**WHAT IS BEING ASKED:** Extract the data exactly, missing nothing.

**SOURCE DATA:**
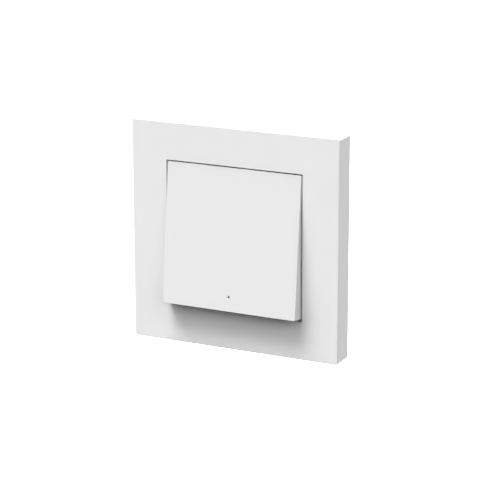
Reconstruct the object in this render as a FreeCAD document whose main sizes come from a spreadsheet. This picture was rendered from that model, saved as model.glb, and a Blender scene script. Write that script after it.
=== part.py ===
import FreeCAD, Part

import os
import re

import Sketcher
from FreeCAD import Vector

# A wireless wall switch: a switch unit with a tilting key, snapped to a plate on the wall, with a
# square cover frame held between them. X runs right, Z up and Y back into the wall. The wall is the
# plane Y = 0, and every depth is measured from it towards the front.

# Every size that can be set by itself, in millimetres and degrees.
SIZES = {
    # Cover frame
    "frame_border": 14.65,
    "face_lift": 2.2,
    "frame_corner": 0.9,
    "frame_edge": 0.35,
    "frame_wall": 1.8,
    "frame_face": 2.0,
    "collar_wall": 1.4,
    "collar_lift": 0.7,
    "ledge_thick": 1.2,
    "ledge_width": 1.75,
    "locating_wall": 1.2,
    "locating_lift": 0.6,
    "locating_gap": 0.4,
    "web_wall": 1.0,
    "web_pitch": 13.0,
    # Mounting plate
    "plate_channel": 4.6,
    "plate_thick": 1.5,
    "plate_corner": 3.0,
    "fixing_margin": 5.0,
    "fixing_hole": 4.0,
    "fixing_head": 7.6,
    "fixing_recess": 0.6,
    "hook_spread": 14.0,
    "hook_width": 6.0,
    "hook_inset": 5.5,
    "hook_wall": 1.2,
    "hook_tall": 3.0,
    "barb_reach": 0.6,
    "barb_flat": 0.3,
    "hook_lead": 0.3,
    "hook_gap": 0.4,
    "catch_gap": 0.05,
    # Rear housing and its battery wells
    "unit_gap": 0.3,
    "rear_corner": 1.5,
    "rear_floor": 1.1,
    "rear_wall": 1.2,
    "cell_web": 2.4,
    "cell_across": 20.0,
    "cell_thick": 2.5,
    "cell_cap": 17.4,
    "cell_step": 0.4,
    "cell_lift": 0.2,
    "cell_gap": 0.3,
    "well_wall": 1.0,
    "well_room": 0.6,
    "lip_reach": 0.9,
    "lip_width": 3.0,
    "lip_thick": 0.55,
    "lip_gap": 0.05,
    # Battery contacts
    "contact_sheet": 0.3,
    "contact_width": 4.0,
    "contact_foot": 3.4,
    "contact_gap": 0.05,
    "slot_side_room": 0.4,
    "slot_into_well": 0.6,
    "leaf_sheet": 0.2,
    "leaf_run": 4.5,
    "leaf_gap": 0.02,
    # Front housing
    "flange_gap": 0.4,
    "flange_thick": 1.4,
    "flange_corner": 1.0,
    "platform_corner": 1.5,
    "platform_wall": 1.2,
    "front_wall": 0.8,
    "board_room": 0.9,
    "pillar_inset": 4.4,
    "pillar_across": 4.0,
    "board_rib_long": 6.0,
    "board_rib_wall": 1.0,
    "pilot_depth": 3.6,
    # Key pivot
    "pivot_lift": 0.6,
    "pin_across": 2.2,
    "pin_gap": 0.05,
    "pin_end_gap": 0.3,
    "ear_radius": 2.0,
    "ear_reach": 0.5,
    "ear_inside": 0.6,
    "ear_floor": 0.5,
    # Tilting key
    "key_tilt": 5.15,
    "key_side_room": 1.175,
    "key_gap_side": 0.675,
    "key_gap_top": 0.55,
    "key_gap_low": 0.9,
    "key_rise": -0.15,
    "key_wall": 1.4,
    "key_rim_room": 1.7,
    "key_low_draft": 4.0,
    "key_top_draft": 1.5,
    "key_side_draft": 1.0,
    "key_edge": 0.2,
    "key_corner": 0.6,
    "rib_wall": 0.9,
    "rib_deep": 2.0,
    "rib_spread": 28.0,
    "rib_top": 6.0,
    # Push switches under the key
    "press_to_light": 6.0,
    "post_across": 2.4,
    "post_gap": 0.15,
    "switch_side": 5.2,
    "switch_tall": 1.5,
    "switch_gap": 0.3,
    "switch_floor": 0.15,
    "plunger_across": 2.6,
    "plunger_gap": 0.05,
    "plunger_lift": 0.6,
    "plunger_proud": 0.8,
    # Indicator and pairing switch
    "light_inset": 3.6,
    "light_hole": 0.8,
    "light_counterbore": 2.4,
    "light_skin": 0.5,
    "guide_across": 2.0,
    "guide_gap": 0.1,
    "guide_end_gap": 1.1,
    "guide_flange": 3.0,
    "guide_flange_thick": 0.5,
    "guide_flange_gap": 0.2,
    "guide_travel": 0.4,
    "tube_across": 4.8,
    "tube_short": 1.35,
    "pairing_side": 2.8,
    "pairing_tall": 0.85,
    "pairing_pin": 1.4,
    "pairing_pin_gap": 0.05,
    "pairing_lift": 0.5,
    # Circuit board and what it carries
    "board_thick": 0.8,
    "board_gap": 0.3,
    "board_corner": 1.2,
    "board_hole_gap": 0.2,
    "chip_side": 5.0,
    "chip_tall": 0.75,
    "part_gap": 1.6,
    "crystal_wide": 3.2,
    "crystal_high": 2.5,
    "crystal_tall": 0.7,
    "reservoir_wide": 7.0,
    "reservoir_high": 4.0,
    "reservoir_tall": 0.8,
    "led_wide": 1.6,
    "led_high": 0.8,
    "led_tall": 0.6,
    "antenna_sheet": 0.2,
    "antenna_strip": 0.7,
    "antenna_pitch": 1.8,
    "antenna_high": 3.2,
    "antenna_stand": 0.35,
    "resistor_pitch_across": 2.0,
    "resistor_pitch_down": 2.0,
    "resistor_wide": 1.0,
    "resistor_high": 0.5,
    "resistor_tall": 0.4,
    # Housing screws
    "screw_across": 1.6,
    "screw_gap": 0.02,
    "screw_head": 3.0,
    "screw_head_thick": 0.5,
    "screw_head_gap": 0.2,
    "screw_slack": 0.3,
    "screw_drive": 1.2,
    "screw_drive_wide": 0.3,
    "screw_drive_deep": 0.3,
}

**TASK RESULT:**
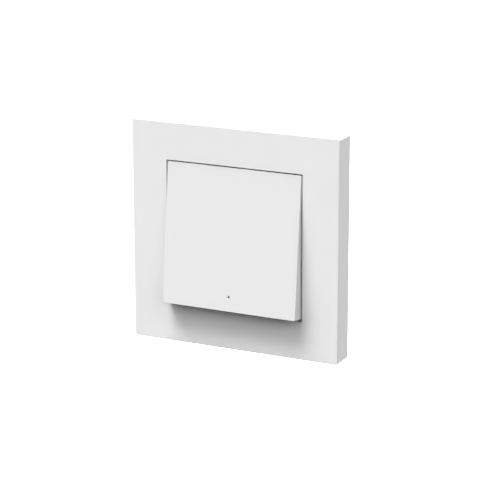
Reconstruct the object in this render as a FreeCAD document whose main sizes come from a spreadsheet. This picture was rendered from that model, saved as model.glb, and a Blender scene script. Write that script after it.
=== part.py ===
import FreeCAD, Part

import os
import re

import Sketcher
from FreeCAD import Vector

# A wireless wall switch: a switch unit with a tilting key, snapped to a plate on the wall, with a
# square cover frame held between them. X runs right, Z up and Y back into the wall. The wall is the
# plane Y = 0, and every depth is measured from it towards the front.

# Every size that can be set by itself, in millimetres and degrees.
SIZES = {
    # Cover frame
    "frame_border": 14.65,
    "face_lift": 2.2,
    "frame_corner": 0.9,
    "frame_edge": 0.35,
    "frame_wall": 1.8,
    "frame_face": 2.0,
    "collar_wall": 1.4,
    "collar_lift": 0.7,
    "ledge_thick": 1.2,
    "ledge_width": 1.75,
    "locating_wall": 1.2,
    "locating_lift": 0.6,
    "locating_gap": 0.4,
    "web_wall": 1.0,
    "web_pitch": 13.0,
    # Mounting plate
    "plate_channel": 4.6,
    "plate_thick": 1.5,
    "plate_corner": 3.0,
    "fixing_margin": 5.0,
    "fixing_hole": 4.0,
    "fixing_head": 7.6,
    "fixing_recess": 0.6,
    "hook_spread": 14.0,
    "hook_width": 6.0,
    "hook_inset": 5.5,
    "hook_wall": 1.2,
    "hook_tall": 3.0,
    "barb_reach": 0.6,
    "barb_flat": 0.3,
    "hook_lead": 0.3,
    "hook_gap": 0.4,
    "catch_gap": 0.05,
    # Rear housing and its battery wells
    "unit_gap": 0.3,
    "rear_corner": 1.5,
    "rear_floor": 1.1,
    "rear_wall": 1.2,
    "cell_web": 2.4,
    "cell_across": 20.0,
    "cell_thick": 2.5,
    "cell_cap": 17.4,
    "cell_step": 0.4,
    "cell_lift": 0.2,
    "cell_gap": 0.3,
    "well_wall": 1.0,
    "well_room": 0.6,
    "lip_reach": 0.9,
    "lip_width": 3.0,
    "lip_thick": 0.55,
    "lip_gap": 0.05,
    # Battery contacts
    "contact_sheet": 0.3,
    "contact_width": 4.0,
    "contact_foot": 3.4,
    "contact_gap": 0.05,
    "slot_side_room": 0.4,
    "slot_into_well": 0.6,
    "leaf_sheet": 0.2,
    "leaf_run": 4.5,
    "leaf_gap": 0.02,
    # Front housing
    "flange_gap": 0.4,
    "flange_thick": 1.4,
    "flange_corner": 1.0,
    "platform_corner": 1.5,
    "platform_wall": 1.2,
    "front_wall": 0.8,
    "board_room": 0.9,
    "pillar_inset": 4.4,
    "pillar_across": 4.0,
    "board_rib_long": 6.0,
    "board_rib_wall": 1.0,
    "pilot_depth": 3.6,
    # Key pivot
    "pivot_lift": 0.6,
    "pin_across": 2.2,
    "pin_gap": 0.05,
    "pin_end_gap": 0.3,
    "ear_radius": 2.0,
    "ear_reach": 0.5,
    "ear_inside": 0.6,
    "ear_floor": 0.5,
    # Tilting key
    "key_tilt": 5.15,
    "key_side_room": 1.175,
    "key_gap_side": 0.675,
    "key_gap_top": 0.55,
    "key_gap_low": 0.9,
    "key_rise": -0.15,
    "key_wall": 1.4,
    "key_rim_room": 1.7,
    "key_low_draft": 4.0,
    "key_top_draft": 1.5,
    "key_side_draft": 1.0,
    "key_edge": 0.2,
    "key_corner": 0.6,
    "rib_wall": 0.9,
    "rib_deep": 2.0,
    "rib_spread": 28.0,
    "rib_top": 6.0,
    # Push switches under the key
    "press_to_light": 6.0,
    "post_across": 2.4,
    "post_gap": 0.15,
    "switch_side": 5.2,
    "switch_tall": 1.5,
    "switch_gap": 0.3,
    "switch_floor": 0.15,
    "plunger_across": 2.6,
    "plunger_gap": 0.05,
    "plunger_lift": 0.6,
    "plunger_proud": 0.8,
    # Indicator and pairing switch
    "light_inset": 3.6,
    "light_hole": 0.8,
    "light_counterbore": 2.4,
    "light_skin": 0.5,
    "guide_across": 2.0,
    "guide_gap": 0.1,
    "guide_end_gap": 1.1,
    "guide_flange": 3.0,
    "guide_flange_thick": 0.5,
    "guide_flange_gap": 0.2,
    "guide_travel": 0.4,
    "tube_across": 4.8,
    "tube_short": 1.35,
    "pairing_side": 2.8,
    "pairing_tall": 0.85,
    "pairing_pin": 1.4,
    "pairing_pin_gap": 0.05,
    "pairing_lift": 0.5,
    # Circuit board and what it carries
    "board_thick": 0.8,
    "board_gap": 0.3,
    "board_corner": 1.2,
    "board_hole_gap": 0.2,
    "chip_side": 5.0,
    "chip_tall": 0.75,
    "part_gap": 1.6,
    "crystal_wide": 3.2,
    "crystal_high": 2.5,
    "crystal_tall": 0.7,
    "reservoir_wide": 7.0,
    "reservoir_high": 4.0,
    "reservoir_tall": 0.8,
    "led_wide": 1.6,
    "led_high": 0.8,
    "led_tall": 0.6,
    "antenna_sheet": 0.2,
    "antenna_strip": 0.7,
    "antenna_pitch": 1.8,
    "antenna_high": 3.2,
    "antenna_stand": 0.35,
    "resistor_pitch_across": 2.0,
    "resistor_pitch_down": 2.0,
    "resistor_wide": 1.0,
    "resistor_high": 0.5,
    "resistor_tall": 0.4,
    # Housing screws
    "screw_across": 1.6,
    "screw_gap": 0.02,
    "screw_head": 3.0,
    "screw_head_thick": 0.5,
    "screw_head_gap": 0.2,
    "screw_slack": 0.3,
    "screw_drive": 1.2,
    "screw_drive_wide": 0.3,
    "screw_drive_deep": 0.3,
}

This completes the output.